» Given information
=-=-=
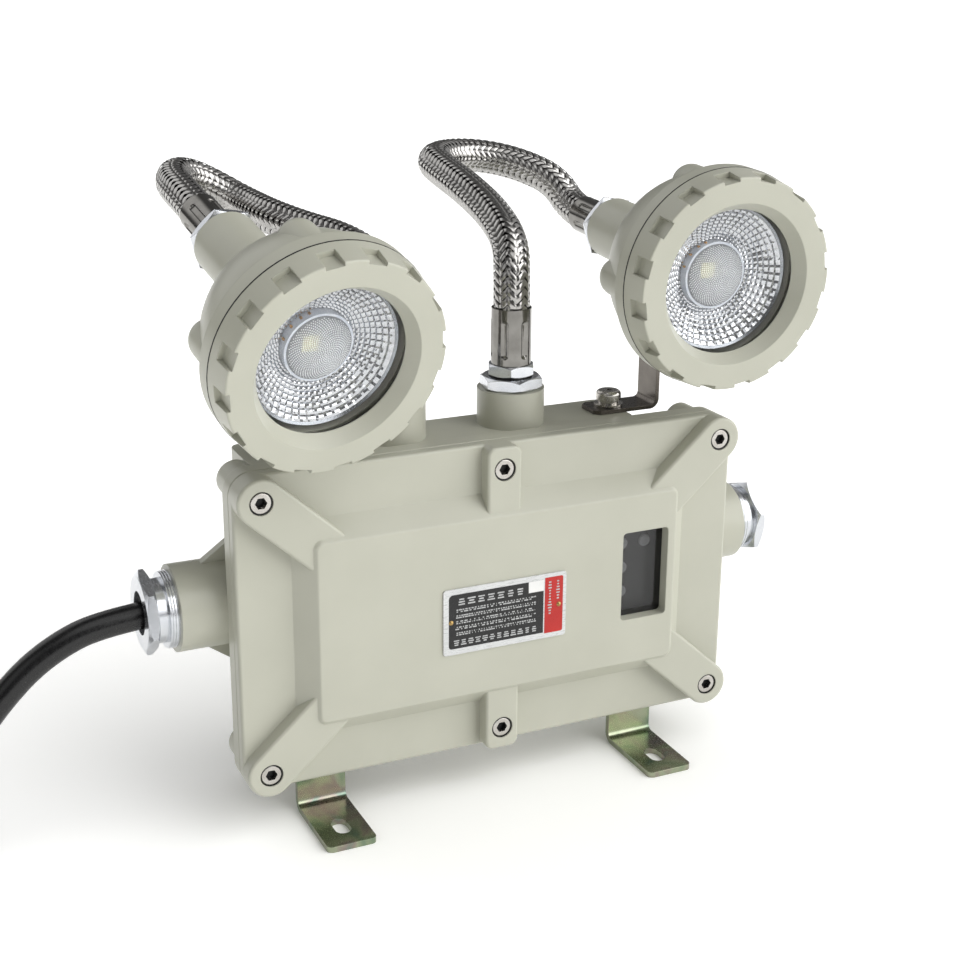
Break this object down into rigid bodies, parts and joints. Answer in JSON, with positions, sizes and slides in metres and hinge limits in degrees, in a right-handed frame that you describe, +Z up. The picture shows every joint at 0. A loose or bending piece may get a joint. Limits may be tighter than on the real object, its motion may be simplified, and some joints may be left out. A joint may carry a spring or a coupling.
{
  "type": "emergency exit light",
  "caption": "Twin-head emergency light: bolted cast case on floor feet, two swivelling lamps on bent brackets, braided hoses, side glands and a supply cable.",
  "frame": {"origin": "on the floor under the middle of the rigid lamp's box", "axes": "+X across the lid towards the plugged gland, +Y from the lid to the back of the case, +Z up"},
  "size_m": [0.5965, 0.2405, 0.3098],
  "materials": {
    "cast_paint": "pebble-grey powder coat on cast aluminium, fine orange peel",
    "seal_rubber": "black moulded rubber",
    "steel_screws": "stainless steel, turned",
    "bracket_steel": "bent stainless strip, dull mill finish",
    "bright_zinc": "bright zinc plate on turned steel",
    "ferrule_steel": "pressed stainless sleeve, polished",
    "hose_braid": "braided stainless ribbon over a corrugated hose",
    "yellow_zinc": "yellow-passivated zinc plate, iridescent",
    "window_glass": "thick tempered glass, smoke tint",
    "lamp_glass": "clear tempered glass, polished",
    "reflector_mirror": "metallised moulded reflector",
    "lens_plastic": "frosted moulded lens",
    "led_board": "round metal circuit board with one light chip",
    "black_plastic": "black moulded plastic",
    "indicator_plastic": "smoke-coloured indicator lenses",
    "nameplate_aluminium": "printed aluminium plate, black and red fields",
    "battery_wrap": "shrink-wrapped battery pack",
    "strap_steel": "zinc-plated steel strap",
    "circuit_laminate": "green circuit laminate",
    "transformer_tape": "taped transformer",
    "cable_rubber": "matte black rubber sheath",
    "core_plastic": "coloured core insulation"
  },
  "bodies": {
    "root": {"battery": "battery_wrap", "battery_strap": "strap_steel", "board_screws": "steel_screws", "cable": "cable_rubber", "cable_coil": "cable_rubber", "cable_cores": "core_plastic", "case": "cast_paint", "circuit_board": "circuit_laminate", "fitting_washers": "seal_rubber", "foot_screws": "steel_screws", "front_foot_left": "yellow_zinc", "front_foot_right": "yellow_zinc", "gland_bodies": "bright_zinc", "gland_nuts": "bright_zinc", "gland_plug": "seal_rubber", "gland_seal": "seal_rubber", "hose_adapters": "bright_zinc", "hose_left": "hose_braid", "hose_right": "hose_braid", "hose_swivels": "bright_zinc", "indicator_board": "black_plastic", "indicator_lights": "indicator_plastic", "lid": "cast_paint", "lid_screws": "steel_screws", "lid_seal": "seal_rubber", "nameplate": "nameplate_aluminium", "nameplate_rivets": "steel_screws", "pan_screws": "steel_screws", "pan_washers": "steel_screws", "rear_foot_left": "yellow_zinc", "rear_foot_right": "yellow_zinc", "retainer_screws": "steel_screws", "roof_ferrules": "ferrule_steel", "terminal_block": "black_plastic", "transformer": "transformer_tape", "window_glass": "window_glass", "window_retainer": "black_plastic"},
    "left_bracket": {"bracket_left": "bracket_steel"},
    "right_bracket": {"bracket_right": "bracket_steel"},
    "left_head": {"head_bezel_left": "cast_paint", "head_ferrule_left": "ferrule_steel", "head_gasket_left": "seal_rubber", "head_glass_left": "lamp_glass", "head_housing_left": "cast_paint", "led_board_left": "led_board", "lens_left": "lens_plastic", "neck_nut_left": "bright_zinc", "reflector_left": "reflector_mirror", "tilt_screw_left": "steel_screws"},
    "right_head": {"head_bezel_right": "cast_paint", "head_ferrule_right": "ferrule_steel", "head_gasket_right": "seal_rubber", "head_glass_right": "lamp_glass", "head_housing_right": "cast_paint", "led_board_right": "led_board", "lens_right": "lens_plastic", "neck_nut_right": "bright_zinc", "reflector_right": "reflector_mirror", "tilt_screw_right": "steel_screws"}
  },
  "joints": [
    {"name": "left_pan", "type": "hinge", "parent": "root", "child": "left_bracket", "pos_m": [-0.076, 0.00661, 0.181], "axis": [0, 0, 1], "range_deg": [-30, 25], "deforming": ["hose_left"]},
    {"name": "left_tilt", "type": "hinge", "parent": "left_bracket", "child": "left_head", "pos_m": [-0.10404, 0.00317, 0.2141], "axis": [-0.9925, -0.1219, 0], "range_deg": [-5, 30], "deforming": ["hose_left"]},
    {"name": "right_pan", "type": "hinge", "parent": "root", "child": "right_bracket", "pos_m": [0.08, 0.00661, 0.181], "axis": [0, 0, 1], "range_deg": [-30, 30], "deforming": ["hose_right"]},
    {"name": "right_tilt", "type": "hinge", "parent": "right_bracket", "child": "right_head", "pos_m": [0.10825, 0.00661, 0.2141], "axis": [-1, 0, 0], "range_deg": [-12, 30], "deforming": ["hose_right"]}
  ]
}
=-=-=
» Your instructions
From the data, pick out every line that includes "joints".

» Solution for this exercise
Break this object down into rigid bodies, parts and joints. Answer in JSON, with positions, sizes and slides in metres and hinge limits in degrees, in a right-handed frame that you describe, +Z up. The picture shows every joint at 0. A loose or bending piece may get a joint. Limits may be tighter than on the real object, its motion may be simplified, and some joints may be left out. A joint may carry a spring or a coupling.
  "joints": [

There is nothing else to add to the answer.